Given exercise: Please determine how many lines of the material include the word "this", and respond with nothing but that number.

[START Provided records]

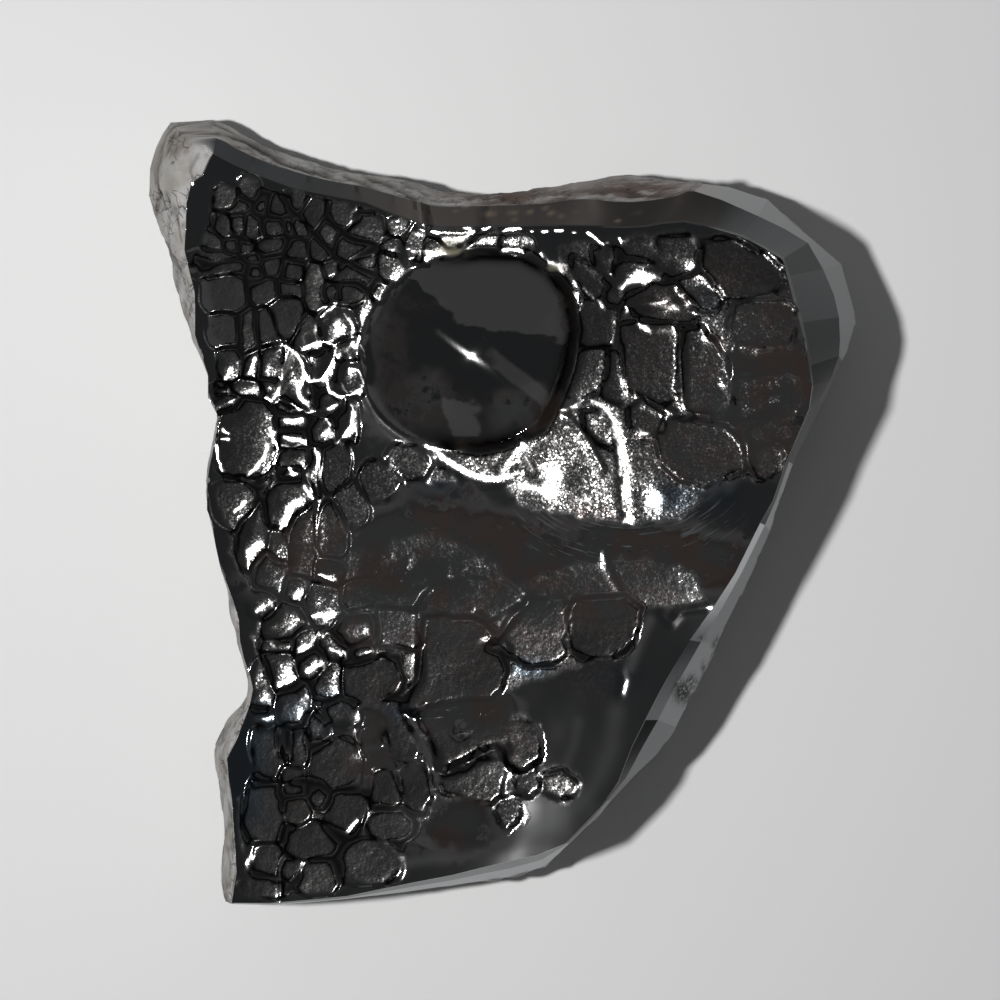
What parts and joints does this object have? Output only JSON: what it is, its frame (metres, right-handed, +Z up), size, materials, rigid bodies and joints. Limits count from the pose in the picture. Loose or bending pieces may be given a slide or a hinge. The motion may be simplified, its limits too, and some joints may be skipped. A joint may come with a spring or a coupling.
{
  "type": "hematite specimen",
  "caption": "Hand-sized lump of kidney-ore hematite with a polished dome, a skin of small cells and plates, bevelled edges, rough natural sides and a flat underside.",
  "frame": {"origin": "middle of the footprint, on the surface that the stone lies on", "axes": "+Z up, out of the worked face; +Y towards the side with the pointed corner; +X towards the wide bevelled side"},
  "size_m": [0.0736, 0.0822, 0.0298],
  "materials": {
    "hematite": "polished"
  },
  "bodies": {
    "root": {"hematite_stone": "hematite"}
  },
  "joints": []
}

[END Provided records]
[START Provided records]

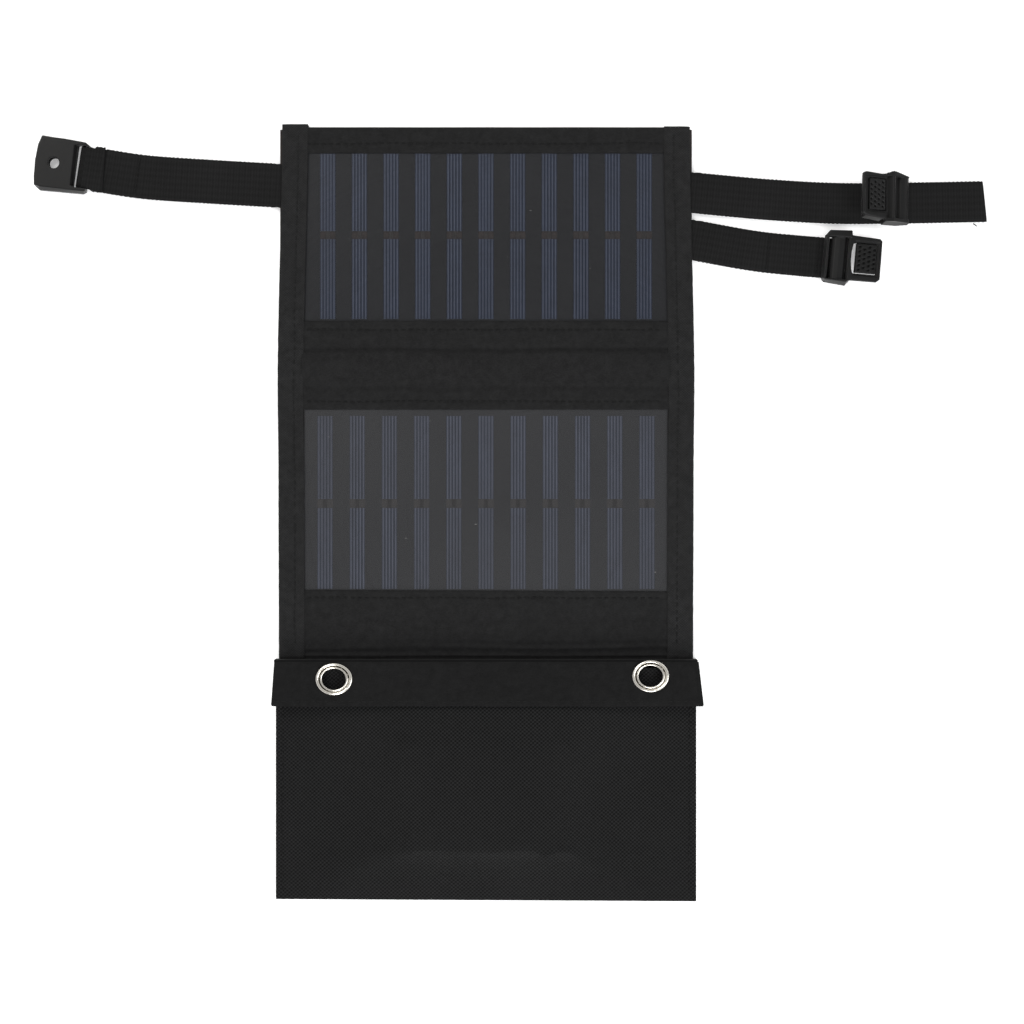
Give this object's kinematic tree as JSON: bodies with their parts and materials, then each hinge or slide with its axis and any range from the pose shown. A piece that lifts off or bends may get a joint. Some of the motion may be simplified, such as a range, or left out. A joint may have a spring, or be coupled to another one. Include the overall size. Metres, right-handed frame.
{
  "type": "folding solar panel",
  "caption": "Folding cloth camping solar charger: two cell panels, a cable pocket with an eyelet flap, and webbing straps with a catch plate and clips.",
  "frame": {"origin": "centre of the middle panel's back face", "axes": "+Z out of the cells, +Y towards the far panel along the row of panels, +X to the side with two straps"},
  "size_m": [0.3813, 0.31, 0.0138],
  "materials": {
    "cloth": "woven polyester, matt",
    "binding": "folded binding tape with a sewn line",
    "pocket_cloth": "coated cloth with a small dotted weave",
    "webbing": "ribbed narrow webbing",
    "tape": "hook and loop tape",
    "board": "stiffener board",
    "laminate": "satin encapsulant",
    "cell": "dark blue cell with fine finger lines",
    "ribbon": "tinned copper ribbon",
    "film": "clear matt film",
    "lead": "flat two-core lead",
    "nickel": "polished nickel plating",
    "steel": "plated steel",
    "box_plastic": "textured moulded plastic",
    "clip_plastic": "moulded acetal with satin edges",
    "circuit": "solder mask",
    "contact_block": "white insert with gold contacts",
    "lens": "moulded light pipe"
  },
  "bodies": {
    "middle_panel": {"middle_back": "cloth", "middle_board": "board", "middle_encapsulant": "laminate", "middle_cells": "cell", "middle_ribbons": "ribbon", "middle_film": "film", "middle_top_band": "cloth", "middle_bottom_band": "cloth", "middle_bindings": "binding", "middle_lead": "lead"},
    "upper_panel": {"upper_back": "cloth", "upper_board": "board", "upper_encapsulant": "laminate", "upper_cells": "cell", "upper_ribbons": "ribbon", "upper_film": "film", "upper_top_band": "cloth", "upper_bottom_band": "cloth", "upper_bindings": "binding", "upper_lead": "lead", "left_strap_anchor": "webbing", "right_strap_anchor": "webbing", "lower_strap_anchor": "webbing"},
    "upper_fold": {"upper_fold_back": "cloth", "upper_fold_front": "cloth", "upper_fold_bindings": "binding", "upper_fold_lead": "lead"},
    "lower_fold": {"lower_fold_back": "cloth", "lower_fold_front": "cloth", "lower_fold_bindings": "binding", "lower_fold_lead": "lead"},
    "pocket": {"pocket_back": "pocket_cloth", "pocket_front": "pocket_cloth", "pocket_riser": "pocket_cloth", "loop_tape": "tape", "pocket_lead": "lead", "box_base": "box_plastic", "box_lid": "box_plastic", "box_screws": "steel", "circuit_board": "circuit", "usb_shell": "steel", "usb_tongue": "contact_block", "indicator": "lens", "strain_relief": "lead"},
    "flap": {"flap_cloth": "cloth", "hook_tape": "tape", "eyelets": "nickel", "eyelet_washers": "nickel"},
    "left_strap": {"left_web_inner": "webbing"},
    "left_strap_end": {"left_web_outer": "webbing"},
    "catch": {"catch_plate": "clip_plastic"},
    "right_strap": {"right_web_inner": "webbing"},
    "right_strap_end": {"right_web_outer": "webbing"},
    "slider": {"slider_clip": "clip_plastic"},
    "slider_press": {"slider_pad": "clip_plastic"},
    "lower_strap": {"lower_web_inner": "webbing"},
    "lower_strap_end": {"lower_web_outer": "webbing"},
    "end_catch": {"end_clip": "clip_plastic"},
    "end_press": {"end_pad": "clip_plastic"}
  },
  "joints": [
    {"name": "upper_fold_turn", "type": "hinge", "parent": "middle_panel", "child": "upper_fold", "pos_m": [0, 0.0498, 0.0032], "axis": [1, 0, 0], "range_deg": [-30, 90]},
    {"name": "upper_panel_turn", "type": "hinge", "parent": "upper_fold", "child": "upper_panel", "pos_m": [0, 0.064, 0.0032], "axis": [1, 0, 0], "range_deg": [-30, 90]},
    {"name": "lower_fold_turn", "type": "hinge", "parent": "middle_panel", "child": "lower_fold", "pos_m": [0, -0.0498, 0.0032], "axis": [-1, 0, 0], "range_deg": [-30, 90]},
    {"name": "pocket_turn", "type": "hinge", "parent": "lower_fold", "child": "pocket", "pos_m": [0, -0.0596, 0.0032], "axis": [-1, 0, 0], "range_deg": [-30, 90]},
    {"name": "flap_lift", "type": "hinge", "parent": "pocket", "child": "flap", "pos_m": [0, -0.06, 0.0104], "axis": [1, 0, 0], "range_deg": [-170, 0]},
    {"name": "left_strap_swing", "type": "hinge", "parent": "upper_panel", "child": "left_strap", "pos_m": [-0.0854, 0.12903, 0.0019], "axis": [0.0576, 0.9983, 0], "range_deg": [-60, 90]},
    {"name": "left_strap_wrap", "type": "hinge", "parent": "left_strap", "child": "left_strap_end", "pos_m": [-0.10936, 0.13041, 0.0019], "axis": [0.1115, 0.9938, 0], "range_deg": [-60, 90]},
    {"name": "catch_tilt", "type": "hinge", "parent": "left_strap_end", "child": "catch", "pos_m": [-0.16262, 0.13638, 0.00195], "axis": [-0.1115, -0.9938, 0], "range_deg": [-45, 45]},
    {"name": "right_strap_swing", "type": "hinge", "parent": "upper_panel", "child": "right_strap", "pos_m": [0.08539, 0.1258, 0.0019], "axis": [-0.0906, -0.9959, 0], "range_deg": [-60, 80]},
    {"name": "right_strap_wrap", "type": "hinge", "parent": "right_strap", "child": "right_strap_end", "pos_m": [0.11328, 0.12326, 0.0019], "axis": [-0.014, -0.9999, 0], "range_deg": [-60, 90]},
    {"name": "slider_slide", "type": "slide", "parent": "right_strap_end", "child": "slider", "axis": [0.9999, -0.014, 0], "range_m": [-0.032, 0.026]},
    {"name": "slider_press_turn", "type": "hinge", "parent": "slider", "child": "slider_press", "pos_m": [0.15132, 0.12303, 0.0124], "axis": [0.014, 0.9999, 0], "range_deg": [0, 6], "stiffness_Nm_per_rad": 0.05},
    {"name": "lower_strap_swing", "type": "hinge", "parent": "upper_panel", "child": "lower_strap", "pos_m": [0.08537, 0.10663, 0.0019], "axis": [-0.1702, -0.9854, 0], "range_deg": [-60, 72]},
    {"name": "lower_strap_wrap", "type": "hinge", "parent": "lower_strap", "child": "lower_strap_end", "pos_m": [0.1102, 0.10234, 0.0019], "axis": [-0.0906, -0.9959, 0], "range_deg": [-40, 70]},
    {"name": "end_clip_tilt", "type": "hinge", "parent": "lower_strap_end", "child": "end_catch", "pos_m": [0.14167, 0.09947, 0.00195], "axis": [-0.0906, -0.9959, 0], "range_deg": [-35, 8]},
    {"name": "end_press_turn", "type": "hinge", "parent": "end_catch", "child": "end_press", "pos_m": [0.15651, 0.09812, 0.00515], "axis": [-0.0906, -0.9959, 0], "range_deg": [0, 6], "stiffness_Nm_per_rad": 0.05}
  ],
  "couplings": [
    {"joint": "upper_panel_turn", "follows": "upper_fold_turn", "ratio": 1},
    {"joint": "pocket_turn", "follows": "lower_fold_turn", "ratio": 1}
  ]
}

[END Provided records]

Expected answer: 2